------ Dataset rows ------

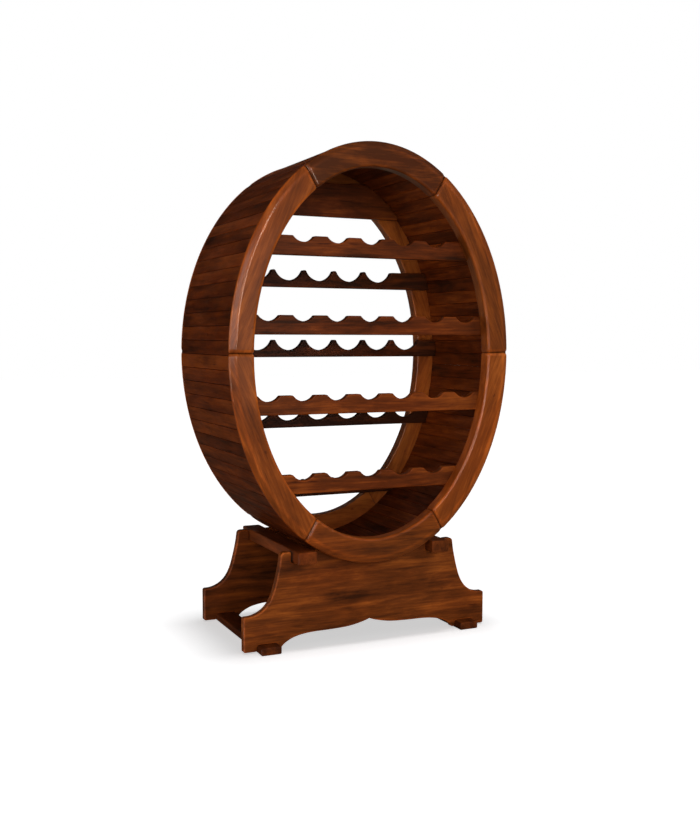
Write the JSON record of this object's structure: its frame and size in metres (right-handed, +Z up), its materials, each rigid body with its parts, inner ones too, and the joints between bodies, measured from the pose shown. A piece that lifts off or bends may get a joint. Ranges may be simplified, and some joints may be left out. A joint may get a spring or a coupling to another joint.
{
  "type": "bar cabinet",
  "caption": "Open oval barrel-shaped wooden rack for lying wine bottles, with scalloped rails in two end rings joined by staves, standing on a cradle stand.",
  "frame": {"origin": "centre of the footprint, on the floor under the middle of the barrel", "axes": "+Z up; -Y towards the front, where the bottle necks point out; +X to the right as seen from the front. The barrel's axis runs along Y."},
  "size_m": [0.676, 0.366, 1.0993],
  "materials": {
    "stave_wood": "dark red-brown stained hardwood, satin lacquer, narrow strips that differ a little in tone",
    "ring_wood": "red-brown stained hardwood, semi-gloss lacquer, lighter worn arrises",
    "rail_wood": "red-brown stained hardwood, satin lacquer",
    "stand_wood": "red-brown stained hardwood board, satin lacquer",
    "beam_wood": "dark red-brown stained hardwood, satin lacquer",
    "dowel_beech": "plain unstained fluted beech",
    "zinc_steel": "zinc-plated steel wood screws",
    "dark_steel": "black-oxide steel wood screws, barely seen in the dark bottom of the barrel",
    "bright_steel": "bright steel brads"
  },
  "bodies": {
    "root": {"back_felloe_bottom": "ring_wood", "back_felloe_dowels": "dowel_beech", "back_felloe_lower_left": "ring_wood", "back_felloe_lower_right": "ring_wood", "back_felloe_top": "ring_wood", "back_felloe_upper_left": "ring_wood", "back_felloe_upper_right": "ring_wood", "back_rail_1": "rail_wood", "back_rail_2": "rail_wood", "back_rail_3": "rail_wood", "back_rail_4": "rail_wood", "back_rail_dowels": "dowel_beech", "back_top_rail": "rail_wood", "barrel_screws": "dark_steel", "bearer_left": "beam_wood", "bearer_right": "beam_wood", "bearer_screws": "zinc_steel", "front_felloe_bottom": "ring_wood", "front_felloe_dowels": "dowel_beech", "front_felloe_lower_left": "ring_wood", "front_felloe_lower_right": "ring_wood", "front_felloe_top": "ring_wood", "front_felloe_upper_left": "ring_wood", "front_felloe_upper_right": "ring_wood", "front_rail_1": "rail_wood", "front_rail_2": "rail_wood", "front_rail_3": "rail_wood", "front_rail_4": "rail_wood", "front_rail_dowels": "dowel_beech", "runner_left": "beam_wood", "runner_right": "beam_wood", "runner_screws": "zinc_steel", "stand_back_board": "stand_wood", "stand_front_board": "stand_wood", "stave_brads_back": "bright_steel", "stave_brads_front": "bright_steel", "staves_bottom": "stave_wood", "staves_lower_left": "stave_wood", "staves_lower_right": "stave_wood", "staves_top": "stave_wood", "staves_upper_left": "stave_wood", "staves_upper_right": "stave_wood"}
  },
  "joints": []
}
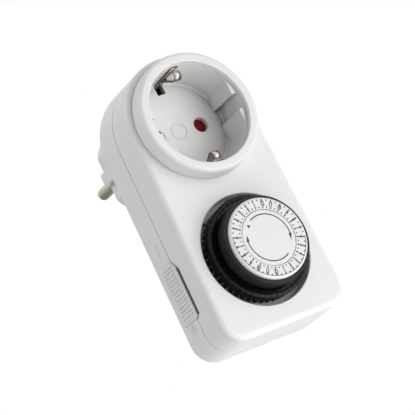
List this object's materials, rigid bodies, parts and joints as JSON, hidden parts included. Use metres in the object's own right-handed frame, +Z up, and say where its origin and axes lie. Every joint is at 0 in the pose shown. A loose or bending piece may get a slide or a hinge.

------

- **Exercise details**
Repeat each entry word for word.

- **Final answer**
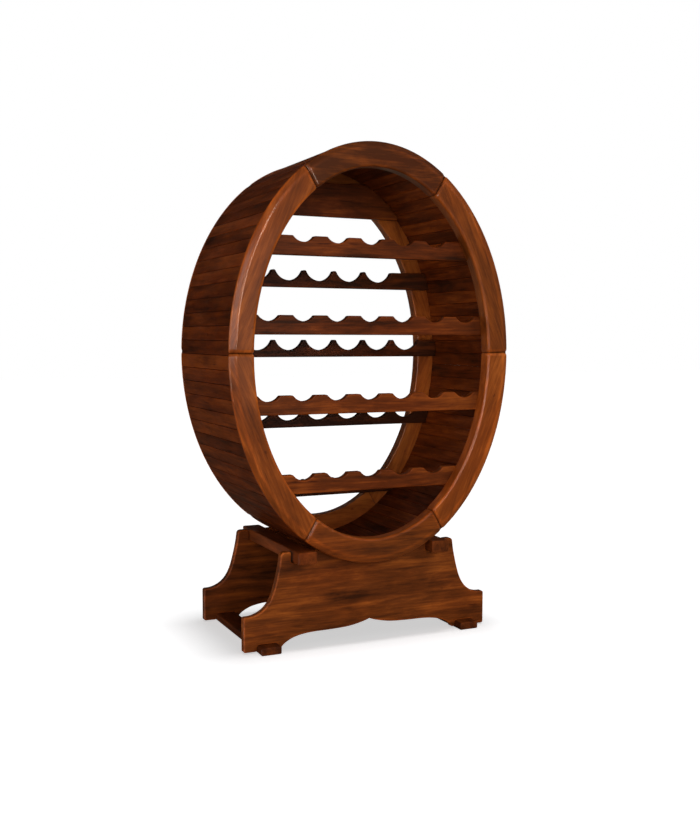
Write the JSON record of this object's structure: its frame and size in metres (right-handed, +Z up), its materials, each rigid body with its parts, inner ones too, and the joints between bodies, measured from the pose shown. A piece that lifts off or bends may get a joint. Ranges may be simplified, and some joints may be left out. A joint may get a spring or a coupling to another joint.
{
  "type": "bar cabinet",
  "caption": "Open oval barrel-shaped wooden rack for lying wine bottles, with scalloped rails in two end rings joined by staves, standing on a cradle stand.",
  "frame": {"origin": "centre of the footprint, on the floor under the middle of the barrel", "axes": "+Z up; -Y towards the front, where the bottle necks point out; +X to the right as seen from the front. The barrel's axis runs along Y."},
  "size_m": [0.676, 0.366, 1.0993],
  "materials": {
    "stave_wood": "dark red-brown stained hardwood, satin lacquer, narrow strips that differ a little in tone",
    "ring_wood": "red-brown stained hardwood, semi-gloss lacquer, lighter worn arrises",
    "rail_wood": "red-brown stained hardwood, satin lacquer",
    "stand_wood": "red-brown stained hardwood board, satin lacquer",
    "beam_wood": "dark red-brown stained hardwood, satin lacquer",
    "dowel_beech": "plain unstained fluted beech",
    "zinc_steel": "zinc-plated steel wood screws",
    "dark_steel": "black-oxide steel wood screws, barely seen in the dark bottom of the barrel",
    "bright_steel": "bright steel brads"
  },
  "bodies": {
    "root": {"back_felloe_bottom": "ring_wood", "back_felloe_dowels": "dowel_beech", "back_felloe_lower_left": "ring_wood", "back_felloe_lower_right": "ring_wood", "back_felloe_top": "ring_wood", "back_felloe_upper_left": "ring_wood", "back_felloe_upper_right": "ring_wood", "back_rail_1": "rail_wood", "back_rail_2": "rail_wood", "back_rail_3": "rail_wood", "back_rail_4": "rail_wood", "back_rail_dowels": "dowel_beech", "back_top_rail": "rail_wood", "barrel_screws": "dark_steel", "bearer_left": "beam_wood", "bearer_right": "beam_wood", "bearer_screws": "zinc_steel", "front_felloe_bottom": "ring_wood", "front_felloe_dowels": "dowel_beech", "front_felloe_lower_left": "ring_wood", "front_felloe_lower_right": "ring_wood", "front_felloe_top": "ring_wood", "front_felloe_upper_left": "ring_wood", "front_felloe_upper_right": "ring_wood", "front_rail_1": "rail_wood", "front_rail_2": "rail_wood", "front_rail_3": "rail_wood", "front_rail_4": "rail_wood", "front_rail_dowels": "dowel_beech", "runner_left": "beam_wood", "runner_right": "beam_wood", "runner_screws": "zinc_steel", "stand_back_board": "stand_wood", "stand_front_board": "stand_wood", "stave_brads_back": "bright_steel", "stave_brads_front": "bright_steel", "staves_bottom": "stave_wood", "staves_lower_left": "stave_wood", "staves_lower_right": "stave_wood", "staves_top": "stave_wood", "staves_upper_left": "stave_wood", "staves_upper_right": "stave_wood"}
  },
  "joints": []
}
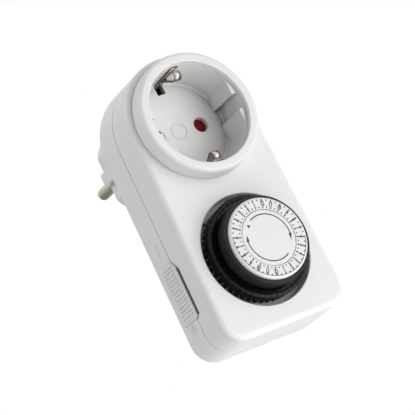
List this object's materials, rigid bodies, parts and joints as JSON, hidden parts included. Use metres in the object's own right-handed frame, +Z up, and say where its origin and axes lie. Every joint is at 0 in the pose shown. A loose or bending piece may get a slide or a hinge.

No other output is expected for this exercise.